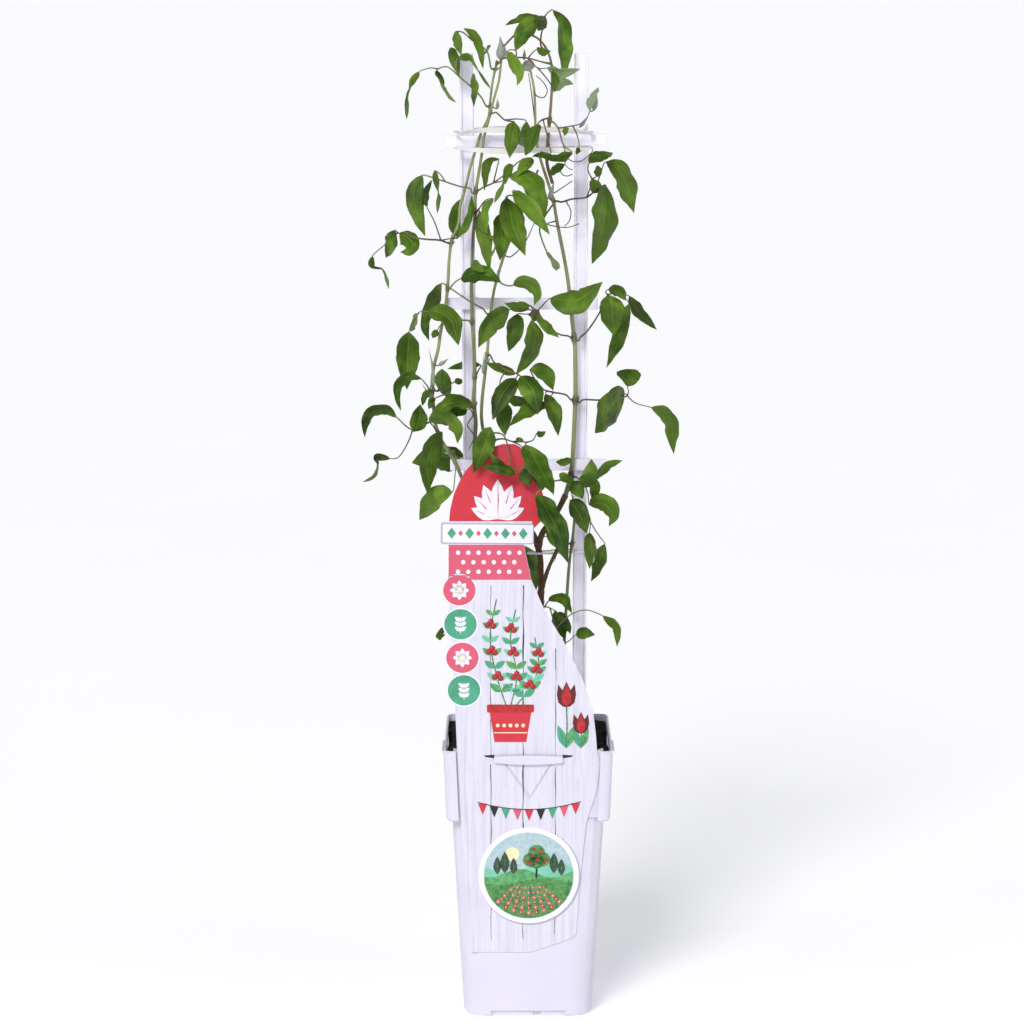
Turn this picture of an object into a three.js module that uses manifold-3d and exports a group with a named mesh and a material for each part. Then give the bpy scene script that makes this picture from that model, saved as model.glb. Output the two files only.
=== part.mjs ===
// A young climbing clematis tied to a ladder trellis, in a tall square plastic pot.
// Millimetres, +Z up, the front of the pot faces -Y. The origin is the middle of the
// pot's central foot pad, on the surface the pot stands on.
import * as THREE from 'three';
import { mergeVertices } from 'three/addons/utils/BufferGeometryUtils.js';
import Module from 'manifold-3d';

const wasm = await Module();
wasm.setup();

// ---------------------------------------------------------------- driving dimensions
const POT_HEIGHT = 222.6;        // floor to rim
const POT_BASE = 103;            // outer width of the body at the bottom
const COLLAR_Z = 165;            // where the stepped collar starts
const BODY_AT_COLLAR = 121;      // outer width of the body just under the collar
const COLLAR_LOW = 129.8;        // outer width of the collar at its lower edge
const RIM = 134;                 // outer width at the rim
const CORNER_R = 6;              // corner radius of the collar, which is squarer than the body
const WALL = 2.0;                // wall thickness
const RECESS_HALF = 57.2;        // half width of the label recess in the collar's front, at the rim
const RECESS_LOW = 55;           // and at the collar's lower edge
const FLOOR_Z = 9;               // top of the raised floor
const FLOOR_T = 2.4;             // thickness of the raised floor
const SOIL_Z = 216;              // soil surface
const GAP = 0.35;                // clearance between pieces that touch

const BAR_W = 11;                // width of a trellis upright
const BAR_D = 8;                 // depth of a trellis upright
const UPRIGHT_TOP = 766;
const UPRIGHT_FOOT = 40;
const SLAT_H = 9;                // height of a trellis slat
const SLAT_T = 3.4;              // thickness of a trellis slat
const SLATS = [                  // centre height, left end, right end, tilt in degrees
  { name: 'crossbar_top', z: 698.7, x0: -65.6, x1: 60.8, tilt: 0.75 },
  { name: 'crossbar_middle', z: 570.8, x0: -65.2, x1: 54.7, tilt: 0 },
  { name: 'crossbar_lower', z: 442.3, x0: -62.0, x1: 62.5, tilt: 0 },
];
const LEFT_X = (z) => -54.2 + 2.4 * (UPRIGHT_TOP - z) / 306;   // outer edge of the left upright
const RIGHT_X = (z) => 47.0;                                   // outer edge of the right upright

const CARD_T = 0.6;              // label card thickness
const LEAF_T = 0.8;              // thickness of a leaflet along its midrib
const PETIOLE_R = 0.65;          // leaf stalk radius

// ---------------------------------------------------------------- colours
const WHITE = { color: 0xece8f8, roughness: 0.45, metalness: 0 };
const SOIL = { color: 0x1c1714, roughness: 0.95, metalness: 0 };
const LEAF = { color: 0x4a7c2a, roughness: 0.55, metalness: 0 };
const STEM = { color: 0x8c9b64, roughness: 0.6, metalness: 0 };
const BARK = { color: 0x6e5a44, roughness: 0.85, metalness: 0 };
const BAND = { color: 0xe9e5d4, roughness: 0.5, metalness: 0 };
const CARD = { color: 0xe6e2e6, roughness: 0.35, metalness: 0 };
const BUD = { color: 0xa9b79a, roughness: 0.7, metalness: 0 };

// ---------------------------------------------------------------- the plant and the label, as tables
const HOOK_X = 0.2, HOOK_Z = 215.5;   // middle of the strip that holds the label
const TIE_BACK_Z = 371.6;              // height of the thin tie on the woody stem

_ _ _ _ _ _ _

_WHAT IS REQUIRED_: Write out all the data again, exactly as it appears.

_TASK SOLUTION_:
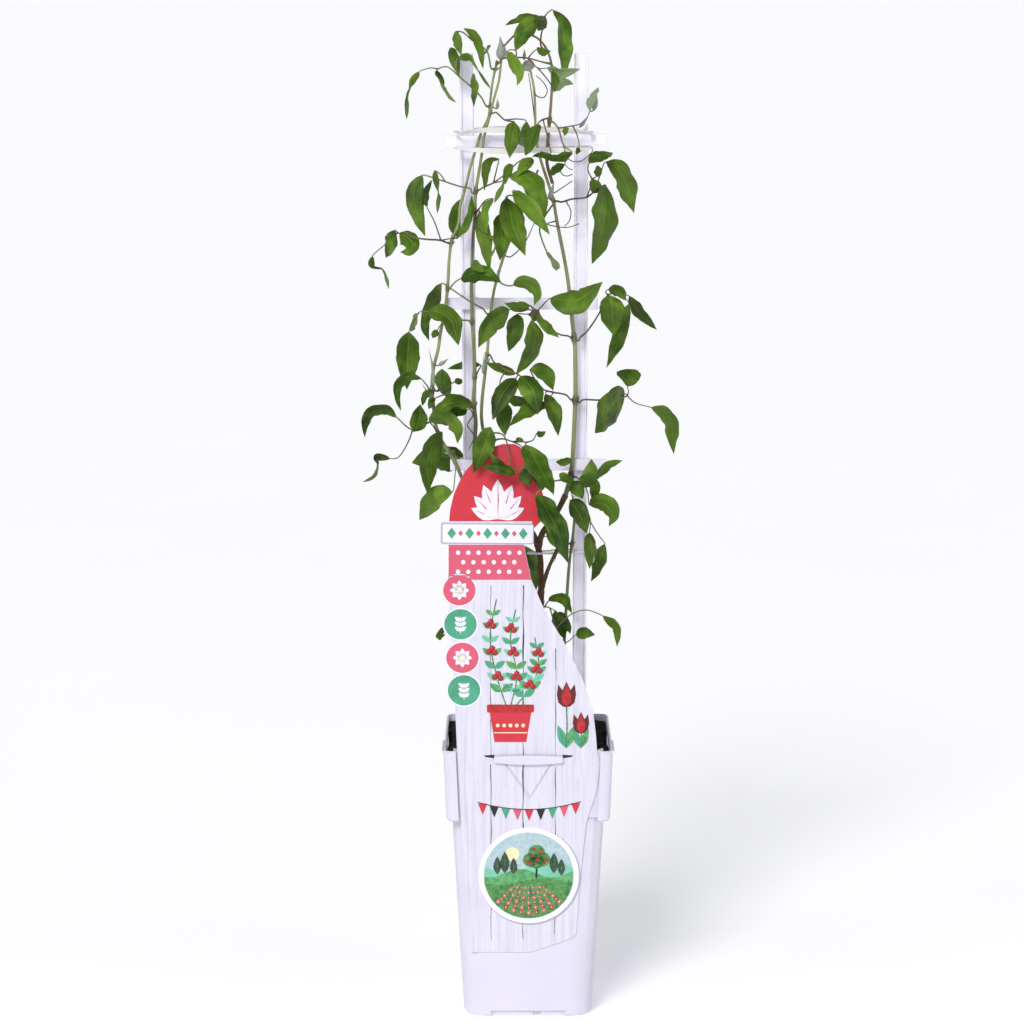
Turn this picture of an object into a three.js module that uses manifold-3d and exports a group with a named mesh and a material for each part. Then give the bpy scene script that makes this picture from that model, saved as model.glb. Output the two files only.
=== part.mjs ===
// A young climbing clematis tied to a ladder trellis, in a tall square plastic pot.
// Millimetres, +Z up, the front of the pot faces -Y. The origin is the middle of the
// pot's central foot pad, on the surface the pot stands on.
import * as THREE from 'three';
import { mergeVertices } from 'three/addons/utils/BufferGeometryUtils.js';
import Module from 'manifold-3d';

const wasm = await Module();
wasm.setup();

// ---------------------------------------------------------------- driving dimensions
const POT_HEIGHT = 222.6;        // floor to rim
const POT_BASE = 103;            // outer width of the body at the bottom
const COLLAR_Z = 165;            // where the stepped collar starts
const BODY_AT_COLLAR = 121;      // outer width of the body just under the collar
const COLLAR_LOW = 129.8;        // outer width of the collar at its lower edge
const RIM = 134;                 // outer width at the rim
const CORNER_R = 6;              // corner radius of the collar, which is squarer than the body
const WALL = 2.0;                // wall thickness
const RECESS_HALF = 57.2;        // half width of the label recess in the collar's front, at the rim
const RECESS_LOW = 55;           // and at the collar's lower edge
const FLOOR_Z = 9;               // top of the raised floor
const FLOOR_T = 2.4;             // thickness of the raised floor
const SOIL_Z = 216;              // soil surface
const GAP = 0.35;                // clearance between pieces that touch

const BAR_W = 11;                // width of a trellis upright
const BAR_D = 8;                 // depth of a trellis upright
const UPRIGHT_TOP = 766;
const UPRIGHT_FOOT = 40;
const SLAT_H = 9;                // height of a trellis slat
const SLAT_T = 3.4;              // thickness of a trellis slat
const SLATS = [                  // centre height, left end, right end, tilt in degrees
  { name: 'crossbar_top', z: 698.7, x0: -65.6, x1: 60.8, tilt: 0.75 },
  { name: 'crossbar_middle', z: 570.8, x0: -65.2, x1: 54.7, tilt: 0 },
  { name: 'crossbar_lower', z: 442.3, x0: -62.0, x1: 62.5, tilt: 0 },
];
const LEFT_X = (z) => -54.2 + 2.4 * (UPRIGHT_TOP - z) / 306;   // outer edge of the left upright
const RIGHT_X = (z) => 47.0;                                   // outer edge of the right upright

const CARD_T = 0.6;              // label card thickness
const LEAF_T = 0.8;              // thickness of a leaflet along its midrib
const PETIOLE_R = 0.65;          // leaf stalk radius

// ---------------------------------------------------------------- colours
const WHITE = { color: 0xece8f8, roughness: 0.45, metalness: 0 };
const SOIL = { color: 0x1c1714, roughness: 0.95, metalness: 0 };
const LEAF = { color: 0x4a7c2a, roughness: 0.55, metalness: 0 };
const STEM = { color: 0x8c9b64, roughness: 0.6, metalness: 0 };
const BARK = { color: 0x6e5a44, roughness: 0.85, metalness: 0 };
const BAND = { color: 0xe9e5d4, roughness: 0.5, metalness: 0 };
const CARD = { color: 0xe6e2e6, roughness: 0.35, metalness: 0 };
const BUD = { color: 0xa9b79a, roughness: 0.7, metalness: 0 };

// ---------------------------------------------------------------- the plant and the label, as tables
const HOOK_X = 0.2, HOOK_Z = 215.5;   // middle of the strip that holds the label
const TIE_BACK_Z = 371.6;              // height of the thin tie on the woody stem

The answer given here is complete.